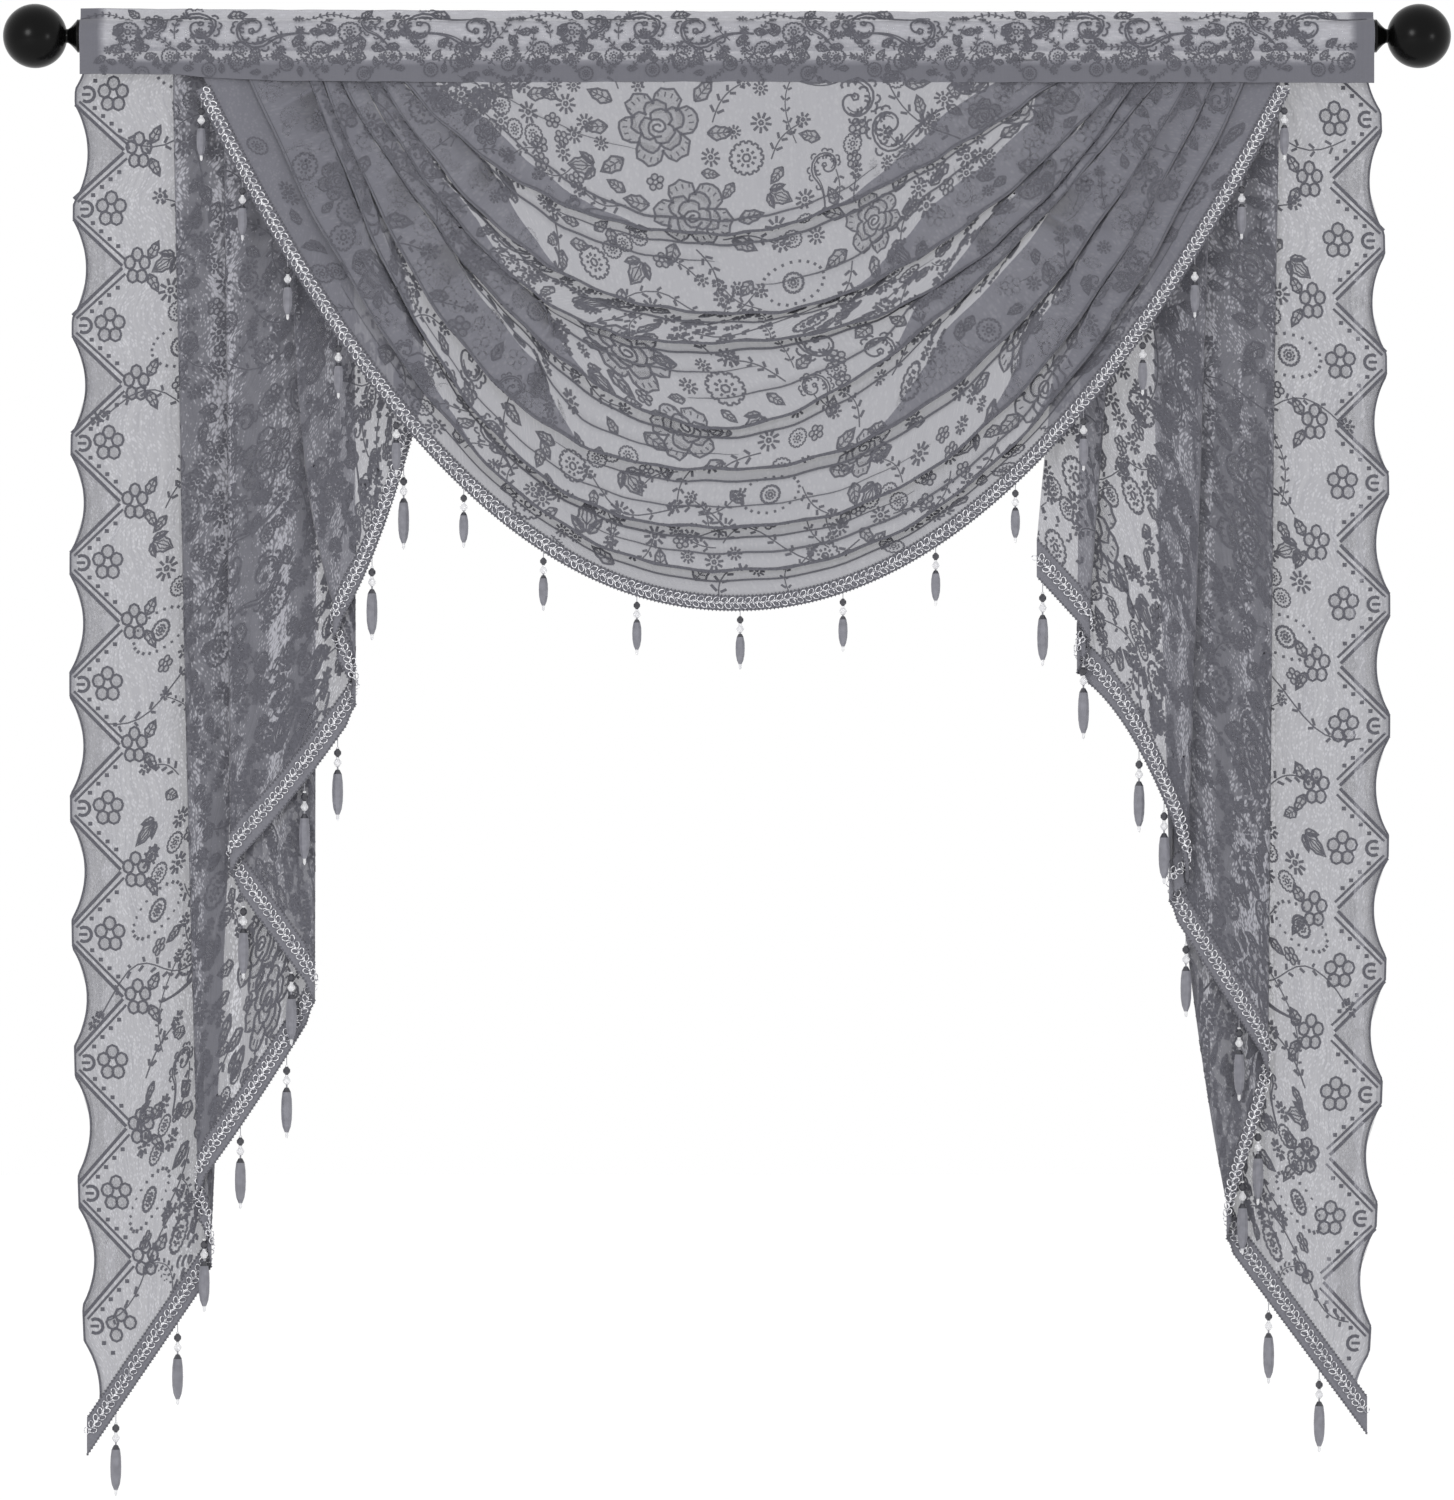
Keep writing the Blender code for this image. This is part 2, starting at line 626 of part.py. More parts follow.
◇ ◇ ◇ ◇
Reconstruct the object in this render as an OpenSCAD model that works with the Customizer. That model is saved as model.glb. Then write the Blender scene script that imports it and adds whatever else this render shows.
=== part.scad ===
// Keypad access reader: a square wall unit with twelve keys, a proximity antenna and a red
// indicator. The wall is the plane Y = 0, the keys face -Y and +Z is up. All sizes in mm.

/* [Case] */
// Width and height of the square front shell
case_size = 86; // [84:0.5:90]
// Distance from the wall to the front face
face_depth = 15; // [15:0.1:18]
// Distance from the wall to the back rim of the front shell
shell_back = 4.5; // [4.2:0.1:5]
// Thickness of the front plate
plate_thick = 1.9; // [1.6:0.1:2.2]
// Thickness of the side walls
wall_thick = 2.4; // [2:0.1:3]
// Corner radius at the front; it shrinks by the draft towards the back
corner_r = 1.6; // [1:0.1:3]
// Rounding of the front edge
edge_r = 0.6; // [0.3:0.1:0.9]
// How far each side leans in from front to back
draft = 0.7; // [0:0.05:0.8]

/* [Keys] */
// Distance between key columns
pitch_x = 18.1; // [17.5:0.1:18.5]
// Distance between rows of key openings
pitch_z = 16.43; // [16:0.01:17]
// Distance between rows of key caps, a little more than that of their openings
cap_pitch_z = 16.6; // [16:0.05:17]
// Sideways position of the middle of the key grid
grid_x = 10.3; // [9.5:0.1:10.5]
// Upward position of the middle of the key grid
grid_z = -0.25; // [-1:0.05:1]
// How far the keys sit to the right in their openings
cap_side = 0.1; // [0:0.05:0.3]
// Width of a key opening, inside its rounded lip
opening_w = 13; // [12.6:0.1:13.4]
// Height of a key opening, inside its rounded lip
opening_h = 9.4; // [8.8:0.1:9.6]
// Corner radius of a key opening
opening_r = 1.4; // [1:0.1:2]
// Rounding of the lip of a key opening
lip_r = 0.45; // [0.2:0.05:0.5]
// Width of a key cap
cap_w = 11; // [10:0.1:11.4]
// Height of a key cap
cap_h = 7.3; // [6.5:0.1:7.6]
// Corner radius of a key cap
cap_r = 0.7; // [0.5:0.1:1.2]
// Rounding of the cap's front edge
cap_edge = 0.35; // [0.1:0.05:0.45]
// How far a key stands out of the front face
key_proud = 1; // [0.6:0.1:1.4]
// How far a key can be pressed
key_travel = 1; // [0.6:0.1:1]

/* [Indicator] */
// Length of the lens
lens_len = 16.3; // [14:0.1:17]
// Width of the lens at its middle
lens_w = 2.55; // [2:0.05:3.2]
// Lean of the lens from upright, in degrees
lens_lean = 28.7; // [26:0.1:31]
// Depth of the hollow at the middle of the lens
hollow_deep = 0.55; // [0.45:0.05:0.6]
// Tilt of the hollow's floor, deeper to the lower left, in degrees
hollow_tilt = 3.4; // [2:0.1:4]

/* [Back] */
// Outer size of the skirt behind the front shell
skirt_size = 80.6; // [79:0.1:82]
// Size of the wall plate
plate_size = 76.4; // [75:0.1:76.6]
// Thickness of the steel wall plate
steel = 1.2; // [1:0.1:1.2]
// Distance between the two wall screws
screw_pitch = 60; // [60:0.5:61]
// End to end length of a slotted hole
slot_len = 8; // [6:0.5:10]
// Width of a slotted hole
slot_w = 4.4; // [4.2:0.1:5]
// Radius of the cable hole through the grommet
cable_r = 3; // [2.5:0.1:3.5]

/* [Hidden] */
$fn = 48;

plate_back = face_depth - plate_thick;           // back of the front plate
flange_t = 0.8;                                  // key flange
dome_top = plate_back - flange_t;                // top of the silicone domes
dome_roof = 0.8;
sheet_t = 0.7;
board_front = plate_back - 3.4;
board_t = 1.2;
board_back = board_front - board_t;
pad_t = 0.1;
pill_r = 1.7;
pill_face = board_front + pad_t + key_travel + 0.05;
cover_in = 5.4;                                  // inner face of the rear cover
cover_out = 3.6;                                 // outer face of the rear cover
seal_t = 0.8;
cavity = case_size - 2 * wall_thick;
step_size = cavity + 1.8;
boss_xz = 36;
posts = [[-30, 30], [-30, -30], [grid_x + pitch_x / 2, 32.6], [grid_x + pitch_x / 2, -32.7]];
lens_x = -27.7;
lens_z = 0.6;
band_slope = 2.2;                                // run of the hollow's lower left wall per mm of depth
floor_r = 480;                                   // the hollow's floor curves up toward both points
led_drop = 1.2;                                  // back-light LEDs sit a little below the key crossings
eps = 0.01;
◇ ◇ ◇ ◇
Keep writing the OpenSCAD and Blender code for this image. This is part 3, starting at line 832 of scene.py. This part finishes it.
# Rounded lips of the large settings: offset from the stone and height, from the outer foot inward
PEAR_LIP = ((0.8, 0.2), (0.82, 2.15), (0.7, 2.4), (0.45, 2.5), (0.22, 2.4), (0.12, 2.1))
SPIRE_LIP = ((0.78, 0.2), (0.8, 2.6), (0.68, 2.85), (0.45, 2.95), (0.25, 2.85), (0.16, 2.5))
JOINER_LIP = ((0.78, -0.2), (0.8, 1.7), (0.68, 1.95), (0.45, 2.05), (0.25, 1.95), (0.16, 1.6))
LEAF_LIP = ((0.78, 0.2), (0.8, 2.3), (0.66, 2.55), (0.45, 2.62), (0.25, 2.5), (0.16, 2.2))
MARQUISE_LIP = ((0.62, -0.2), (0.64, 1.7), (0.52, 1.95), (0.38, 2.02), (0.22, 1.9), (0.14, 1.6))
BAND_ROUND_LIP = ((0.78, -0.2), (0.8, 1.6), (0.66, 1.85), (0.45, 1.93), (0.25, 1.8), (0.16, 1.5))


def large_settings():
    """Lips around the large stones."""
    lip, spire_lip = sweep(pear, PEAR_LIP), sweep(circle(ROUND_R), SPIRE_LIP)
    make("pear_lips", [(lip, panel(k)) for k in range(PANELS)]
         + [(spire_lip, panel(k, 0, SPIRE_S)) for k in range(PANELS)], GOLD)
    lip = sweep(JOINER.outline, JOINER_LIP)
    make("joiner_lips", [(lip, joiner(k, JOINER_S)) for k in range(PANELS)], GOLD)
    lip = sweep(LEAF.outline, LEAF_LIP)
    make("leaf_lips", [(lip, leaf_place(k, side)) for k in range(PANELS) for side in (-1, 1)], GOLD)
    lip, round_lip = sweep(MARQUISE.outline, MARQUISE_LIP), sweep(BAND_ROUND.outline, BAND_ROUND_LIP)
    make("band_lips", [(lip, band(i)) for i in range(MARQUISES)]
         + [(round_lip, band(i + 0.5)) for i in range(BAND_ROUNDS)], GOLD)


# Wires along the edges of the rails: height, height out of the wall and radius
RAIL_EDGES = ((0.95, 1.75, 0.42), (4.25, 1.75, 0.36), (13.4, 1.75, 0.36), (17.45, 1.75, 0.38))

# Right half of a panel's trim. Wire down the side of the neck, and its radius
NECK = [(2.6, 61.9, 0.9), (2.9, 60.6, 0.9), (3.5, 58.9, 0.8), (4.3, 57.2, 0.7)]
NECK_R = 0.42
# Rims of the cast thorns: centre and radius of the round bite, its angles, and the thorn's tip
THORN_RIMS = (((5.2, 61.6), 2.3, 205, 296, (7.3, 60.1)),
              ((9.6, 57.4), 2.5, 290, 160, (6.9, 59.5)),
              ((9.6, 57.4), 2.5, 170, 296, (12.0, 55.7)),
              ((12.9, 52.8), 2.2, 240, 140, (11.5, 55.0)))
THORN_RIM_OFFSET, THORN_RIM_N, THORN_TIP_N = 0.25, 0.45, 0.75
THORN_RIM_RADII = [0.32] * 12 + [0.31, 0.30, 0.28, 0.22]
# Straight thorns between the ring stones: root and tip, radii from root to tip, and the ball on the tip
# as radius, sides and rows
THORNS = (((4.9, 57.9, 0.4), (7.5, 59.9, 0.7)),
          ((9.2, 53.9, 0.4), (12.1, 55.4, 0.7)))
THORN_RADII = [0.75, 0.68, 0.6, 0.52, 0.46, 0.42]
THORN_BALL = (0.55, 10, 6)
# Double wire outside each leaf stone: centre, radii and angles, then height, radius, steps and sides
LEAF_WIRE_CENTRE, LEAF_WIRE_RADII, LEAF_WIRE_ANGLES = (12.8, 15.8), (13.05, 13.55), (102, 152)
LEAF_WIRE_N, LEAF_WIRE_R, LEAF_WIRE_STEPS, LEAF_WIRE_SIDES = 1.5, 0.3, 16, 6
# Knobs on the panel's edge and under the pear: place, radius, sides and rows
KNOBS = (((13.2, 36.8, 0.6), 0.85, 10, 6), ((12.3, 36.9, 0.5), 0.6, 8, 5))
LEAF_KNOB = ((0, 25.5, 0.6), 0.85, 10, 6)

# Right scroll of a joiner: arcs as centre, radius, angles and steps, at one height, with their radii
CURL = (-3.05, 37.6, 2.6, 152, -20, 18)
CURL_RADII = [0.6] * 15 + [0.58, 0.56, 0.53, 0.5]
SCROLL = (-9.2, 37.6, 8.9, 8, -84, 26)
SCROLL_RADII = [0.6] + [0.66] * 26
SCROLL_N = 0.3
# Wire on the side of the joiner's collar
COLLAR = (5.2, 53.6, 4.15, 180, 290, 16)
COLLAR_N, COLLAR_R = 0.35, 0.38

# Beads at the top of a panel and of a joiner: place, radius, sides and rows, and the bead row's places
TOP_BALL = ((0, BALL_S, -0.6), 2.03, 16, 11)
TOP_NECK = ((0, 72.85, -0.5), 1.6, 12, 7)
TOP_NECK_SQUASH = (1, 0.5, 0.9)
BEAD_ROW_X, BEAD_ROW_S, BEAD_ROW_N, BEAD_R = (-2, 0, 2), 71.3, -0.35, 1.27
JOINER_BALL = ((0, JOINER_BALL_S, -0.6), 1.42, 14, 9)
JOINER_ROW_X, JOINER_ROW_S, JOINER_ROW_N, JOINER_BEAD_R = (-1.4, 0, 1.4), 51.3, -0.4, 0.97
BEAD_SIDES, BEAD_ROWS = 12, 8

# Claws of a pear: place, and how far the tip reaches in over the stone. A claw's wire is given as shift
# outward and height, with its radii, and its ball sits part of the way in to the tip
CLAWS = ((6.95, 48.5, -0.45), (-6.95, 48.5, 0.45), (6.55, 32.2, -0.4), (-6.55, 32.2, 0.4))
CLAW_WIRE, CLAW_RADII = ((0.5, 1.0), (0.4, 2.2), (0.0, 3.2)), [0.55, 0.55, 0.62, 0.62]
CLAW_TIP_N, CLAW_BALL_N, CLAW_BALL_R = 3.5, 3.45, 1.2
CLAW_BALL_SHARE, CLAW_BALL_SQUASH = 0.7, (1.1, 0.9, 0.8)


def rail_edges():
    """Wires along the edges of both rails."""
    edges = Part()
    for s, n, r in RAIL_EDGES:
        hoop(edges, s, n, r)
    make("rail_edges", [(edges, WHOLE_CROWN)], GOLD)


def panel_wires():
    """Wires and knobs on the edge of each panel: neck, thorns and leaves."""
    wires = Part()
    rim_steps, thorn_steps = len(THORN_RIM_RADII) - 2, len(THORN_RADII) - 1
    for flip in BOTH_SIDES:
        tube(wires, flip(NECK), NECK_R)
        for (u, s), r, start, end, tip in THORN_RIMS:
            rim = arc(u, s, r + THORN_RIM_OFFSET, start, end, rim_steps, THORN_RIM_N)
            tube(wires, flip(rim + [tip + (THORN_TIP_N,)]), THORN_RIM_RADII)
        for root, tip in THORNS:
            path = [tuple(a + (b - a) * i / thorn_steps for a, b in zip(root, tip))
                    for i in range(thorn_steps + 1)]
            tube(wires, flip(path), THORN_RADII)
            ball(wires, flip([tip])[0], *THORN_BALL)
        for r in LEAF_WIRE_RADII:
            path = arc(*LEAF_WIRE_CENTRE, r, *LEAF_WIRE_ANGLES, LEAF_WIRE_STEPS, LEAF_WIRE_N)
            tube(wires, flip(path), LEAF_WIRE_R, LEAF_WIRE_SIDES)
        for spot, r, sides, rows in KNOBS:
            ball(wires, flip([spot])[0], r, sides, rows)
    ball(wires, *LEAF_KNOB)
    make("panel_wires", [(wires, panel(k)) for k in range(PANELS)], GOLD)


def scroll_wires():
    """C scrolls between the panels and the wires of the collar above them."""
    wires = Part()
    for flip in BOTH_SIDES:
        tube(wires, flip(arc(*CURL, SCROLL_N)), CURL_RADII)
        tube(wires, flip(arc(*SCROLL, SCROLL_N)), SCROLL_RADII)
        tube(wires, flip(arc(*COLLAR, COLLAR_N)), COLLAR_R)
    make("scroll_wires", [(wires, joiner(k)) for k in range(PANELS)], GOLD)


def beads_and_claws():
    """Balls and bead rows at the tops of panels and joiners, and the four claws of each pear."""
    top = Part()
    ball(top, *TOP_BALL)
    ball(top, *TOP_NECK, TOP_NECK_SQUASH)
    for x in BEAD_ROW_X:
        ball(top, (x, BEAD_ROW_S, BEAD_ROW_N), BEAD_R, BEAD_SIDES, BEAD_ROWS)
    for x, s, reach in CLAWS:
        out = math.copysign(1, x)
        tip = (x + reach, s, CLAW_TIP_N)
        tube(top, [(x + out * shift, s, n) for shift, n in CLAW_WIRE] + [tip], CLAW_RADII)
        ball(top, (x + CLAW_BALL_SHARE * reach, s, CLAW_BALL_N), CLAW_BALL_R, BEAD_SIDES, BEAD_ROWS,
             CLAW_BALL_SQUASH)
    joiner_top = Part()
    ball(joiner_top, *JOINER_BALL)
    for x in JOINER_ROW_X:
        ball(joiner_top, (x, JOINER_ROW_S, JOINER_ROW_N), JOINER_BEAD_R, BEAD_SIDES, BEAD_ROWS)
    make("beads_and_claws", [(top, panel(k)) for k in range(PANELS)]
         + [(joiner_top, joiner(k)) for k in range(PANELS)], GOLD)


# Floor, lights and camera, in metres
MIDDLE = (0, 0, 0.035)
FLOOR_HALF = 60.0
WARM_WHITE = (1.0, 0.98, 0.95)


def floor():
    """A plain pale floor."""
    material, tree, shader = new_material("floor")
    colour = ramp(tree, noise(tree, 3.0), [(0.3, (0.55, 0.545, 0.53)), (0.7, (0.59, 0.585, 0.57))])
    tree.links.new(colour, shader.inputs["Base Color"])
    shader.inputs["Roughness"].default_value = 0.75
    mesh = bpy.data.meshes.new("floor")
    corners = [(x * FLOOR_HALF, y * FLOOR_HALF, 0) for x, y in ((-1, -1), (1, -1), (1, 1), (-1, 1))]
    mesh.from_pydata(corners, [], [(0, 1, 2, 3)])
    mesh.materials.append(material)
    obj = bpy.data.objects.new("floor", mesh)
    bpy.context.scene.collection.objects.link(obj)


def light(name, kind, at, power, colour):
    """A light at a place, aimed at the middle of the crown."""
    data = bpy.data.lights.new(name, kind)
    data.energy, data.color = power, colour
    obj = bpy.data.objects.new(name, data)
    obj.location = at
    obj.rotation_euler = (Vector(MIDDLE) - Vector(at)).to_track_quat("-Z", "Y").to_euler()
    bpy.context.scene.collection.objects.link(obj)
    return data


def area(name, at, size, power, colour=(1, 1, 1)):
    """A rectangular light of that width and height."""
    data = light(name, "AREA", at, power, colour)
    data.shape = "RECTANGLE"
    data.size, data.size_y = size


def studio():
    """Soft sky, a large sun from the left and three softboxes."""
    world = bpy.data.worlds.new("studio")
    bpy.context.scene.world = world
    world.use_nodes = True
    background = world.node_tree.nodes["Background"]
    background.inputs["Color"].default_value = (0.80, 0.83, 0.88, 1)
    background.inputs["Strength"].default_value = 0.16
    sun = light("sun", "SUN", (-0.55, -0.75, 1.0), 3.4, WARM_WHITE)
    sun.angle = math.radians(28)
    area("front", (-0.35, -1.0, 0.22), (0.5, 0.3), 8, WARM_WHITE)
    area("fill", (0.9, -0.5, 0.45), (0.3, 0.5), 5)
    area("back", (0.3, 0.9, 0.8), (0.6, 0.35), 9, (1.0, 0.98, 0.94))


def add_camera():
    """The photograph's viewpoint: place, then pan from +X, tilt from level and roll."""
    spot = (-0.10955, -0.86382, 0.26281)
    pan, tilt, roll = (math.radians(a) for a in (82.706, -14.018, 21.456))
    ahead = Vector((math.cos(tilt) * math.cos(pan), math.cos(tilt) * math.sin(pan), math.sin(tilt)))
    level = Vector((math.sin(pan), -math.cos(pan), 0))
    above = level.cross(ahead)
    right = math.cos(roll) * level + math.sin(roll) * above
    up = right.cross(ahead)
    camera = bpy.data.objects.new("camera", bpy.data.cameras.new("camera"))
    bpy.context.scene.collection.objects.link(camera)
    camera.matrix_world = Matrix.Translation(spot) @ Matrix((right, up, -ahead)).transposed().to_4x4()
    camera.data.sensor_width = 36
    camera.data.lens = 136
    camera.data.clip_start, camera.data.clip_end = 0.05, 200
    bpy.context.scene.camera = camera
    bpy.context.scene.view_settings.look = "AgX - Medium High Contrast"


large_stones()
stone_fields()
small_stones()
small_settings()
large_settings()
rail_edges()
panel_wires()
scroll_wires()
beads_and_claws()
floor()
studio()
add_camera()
◇ ◇ ◇ ◇
● **To do**
Using the records above, gather all lines where the string "OpenSCAD" is present.

● **Result of the task**
Reconstruct the object in this render as an OpenSCAD model that works with the Customizer. That model is saved as model.glb. Then write the Blender scene script that imports it and adds whatever else this render shows.
Keep writing the OpenSCAD and Blender code for this image. This is part 3, starting at line 832 of scene.py. This part finishes it.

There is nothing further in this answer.